Look for "joints" in the listing below. Gather each line that contains it.

_ _ _

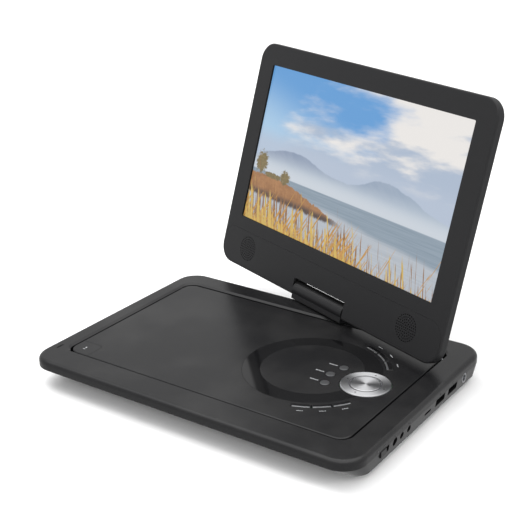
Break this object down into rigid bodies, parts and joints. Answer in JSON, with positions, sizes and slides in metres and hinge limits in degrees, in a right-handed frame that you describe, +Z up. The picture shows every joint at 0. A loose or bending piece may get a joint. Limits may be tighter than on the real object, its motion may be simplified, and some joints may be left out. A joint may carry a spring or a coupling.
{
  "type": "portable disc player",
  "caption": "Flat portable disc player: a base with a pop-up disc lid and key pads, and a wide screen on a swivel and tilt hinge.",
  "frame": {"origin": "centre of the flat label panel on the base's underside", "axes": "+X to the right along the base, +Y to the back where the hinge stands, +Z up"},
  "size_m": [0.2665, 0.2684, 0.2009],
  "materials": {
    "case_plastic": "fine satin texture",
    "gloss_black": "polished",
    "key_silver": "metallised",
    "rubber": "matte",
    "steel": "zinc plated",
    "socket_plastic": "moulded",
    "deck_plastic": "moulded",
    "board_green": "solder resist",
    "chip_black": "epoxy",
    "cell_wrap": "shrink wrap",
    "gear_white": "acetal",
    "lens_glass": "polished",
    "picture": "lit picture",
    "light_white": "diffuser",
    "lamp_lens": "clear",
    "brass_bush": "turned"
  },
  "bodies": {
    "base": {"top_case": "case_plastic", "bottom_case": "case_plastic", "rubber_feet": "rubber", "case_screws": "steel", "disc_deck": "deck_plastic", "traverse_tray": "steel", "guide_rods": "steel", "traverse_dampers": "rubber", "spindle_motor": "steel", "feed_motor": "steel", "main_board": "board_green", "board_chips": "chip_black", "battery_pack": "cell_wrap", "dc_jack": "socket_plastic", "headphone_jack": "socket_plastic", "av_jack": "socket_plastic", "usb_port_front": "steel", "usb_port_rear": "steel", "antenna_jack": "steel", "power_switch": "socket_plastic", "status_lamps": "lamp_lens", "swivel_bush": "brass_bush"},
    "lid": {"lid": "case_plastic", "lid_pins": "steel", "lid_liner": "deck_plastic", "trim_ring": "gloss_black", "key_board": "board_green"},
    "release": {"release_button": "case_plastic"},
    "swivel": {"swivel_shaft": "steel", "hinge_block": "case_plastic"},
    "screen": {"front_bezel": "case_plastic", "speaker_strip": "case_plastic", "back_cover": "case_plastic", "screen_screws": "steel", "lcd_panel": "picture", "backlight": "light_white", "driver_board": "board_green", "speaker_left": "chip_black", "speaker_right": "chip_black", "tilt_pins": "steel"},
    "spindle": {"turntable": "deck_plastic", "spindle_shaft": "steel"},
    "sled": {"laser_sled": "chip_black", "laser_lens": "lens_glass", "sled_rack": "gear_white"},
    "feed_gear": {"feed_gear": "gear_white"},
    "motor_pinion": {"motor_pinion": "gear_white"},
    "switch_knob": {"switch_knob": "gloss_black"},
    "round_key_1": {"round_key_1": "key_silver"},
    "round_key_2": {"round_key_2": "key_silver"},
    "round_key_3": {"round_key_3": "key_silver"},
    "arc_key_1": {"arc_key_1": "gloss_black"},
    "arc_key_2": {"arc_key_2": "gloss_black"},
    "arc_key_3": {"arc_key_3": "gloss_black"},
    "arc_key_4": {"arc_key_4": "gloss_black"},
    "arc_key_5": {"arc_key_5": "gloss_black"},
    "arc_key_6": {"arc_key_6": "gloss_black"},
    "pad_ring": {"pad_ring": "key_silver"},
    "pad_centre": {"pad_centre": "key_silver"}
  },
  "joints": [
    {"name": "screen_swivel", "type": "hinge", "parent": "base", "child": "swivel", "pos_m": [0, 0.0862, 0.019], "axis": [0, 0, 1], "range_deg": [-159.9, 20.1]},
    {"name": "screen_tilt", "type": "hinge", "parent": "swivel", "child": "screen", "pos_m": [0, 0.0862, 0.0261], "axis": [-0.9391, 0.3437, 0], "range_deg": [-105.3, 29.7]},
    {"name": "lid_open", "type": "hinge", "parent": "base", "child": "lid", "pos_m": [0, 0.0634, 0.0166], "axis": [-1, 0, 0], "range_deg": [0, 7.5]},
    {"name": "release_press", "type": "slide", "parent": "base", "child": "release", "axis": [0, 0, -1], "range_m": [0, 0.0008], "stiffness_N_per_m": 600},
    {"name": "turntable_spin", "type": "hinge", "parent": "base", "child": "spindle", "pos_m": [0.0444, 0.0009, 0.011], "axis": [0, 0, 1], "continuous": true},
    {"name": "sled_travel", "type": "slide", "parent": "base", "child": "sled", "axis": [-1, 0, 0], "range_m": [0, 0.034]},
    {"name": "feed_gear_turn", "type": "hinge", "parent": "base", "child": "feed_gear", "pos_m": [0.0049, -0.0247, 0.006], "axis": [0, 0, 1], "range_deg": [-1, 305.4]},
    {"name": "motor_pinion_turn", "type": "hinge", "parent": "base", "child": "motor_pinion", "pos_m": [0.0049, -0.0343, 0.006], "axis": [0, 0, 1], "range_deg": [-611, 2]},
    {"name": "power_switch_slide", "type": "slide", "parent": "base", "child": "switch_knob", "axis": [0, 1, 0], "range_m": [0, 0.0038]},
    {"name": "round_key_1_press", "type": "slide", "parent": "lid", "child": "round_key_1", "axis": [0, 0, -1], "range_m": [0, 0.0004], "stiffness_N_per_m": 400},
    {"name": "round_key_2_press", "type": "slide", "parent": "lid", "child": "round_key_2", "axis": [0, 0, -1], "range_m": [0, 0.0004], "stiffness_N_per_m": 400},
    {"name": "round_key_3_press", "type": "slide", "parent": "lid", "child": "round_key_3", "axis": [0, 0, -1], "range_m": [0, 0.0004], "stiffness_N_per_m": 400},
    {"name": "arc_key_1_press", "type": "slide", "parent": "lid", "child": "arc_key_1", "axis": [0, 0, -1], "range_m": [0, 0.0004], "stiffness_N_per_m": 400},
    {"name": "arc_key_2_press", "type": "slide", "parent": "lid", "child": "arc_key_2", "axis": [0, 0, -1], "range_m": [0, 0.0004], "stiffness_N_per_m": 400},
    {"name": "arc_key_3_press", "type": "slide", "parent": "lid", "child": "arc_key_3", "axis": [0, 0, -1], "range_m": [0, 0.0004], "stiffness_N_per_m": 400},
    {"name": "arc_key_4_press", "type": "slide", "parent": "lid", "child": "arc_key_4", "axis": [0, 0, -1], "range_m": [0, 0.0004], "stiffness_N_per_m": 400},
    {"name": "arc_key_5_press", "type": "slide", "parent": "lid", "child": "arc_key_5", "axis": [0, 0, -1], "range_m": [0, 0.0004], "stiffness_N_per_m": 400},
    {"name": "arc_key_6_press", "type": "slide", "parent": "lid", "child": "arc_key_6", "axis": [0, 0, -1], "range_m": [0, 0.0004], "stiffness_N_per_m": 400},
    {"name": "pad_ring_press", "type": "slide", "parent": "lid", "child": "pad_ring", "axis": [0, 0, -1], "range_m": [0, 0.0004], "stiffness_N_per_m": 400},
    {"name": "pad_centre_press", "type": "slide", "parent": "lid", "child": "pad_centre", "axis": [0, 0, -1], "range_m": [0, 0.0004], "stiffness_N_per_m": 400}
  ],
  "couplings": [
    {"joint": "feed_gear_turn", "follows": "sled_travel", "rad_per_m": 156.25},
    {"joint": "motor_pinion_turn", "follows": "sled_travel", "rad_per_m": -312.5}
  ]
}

_ _ _

WRITTEN SOLUTION:
Break this object down into rigid bodies, parts and joints. Answer in JSON, with positions, sizes and slides in metres and hinge limits in degrees, in a right-handed frame that you describe, +Z up. The picture shows every joint at 0. A loose or bending piece may get a joint. Limits may be tighter than on the real object, its motion may be simplified, and some joints may be left out. A joint may carry a spring or a coupling.
  "joints": [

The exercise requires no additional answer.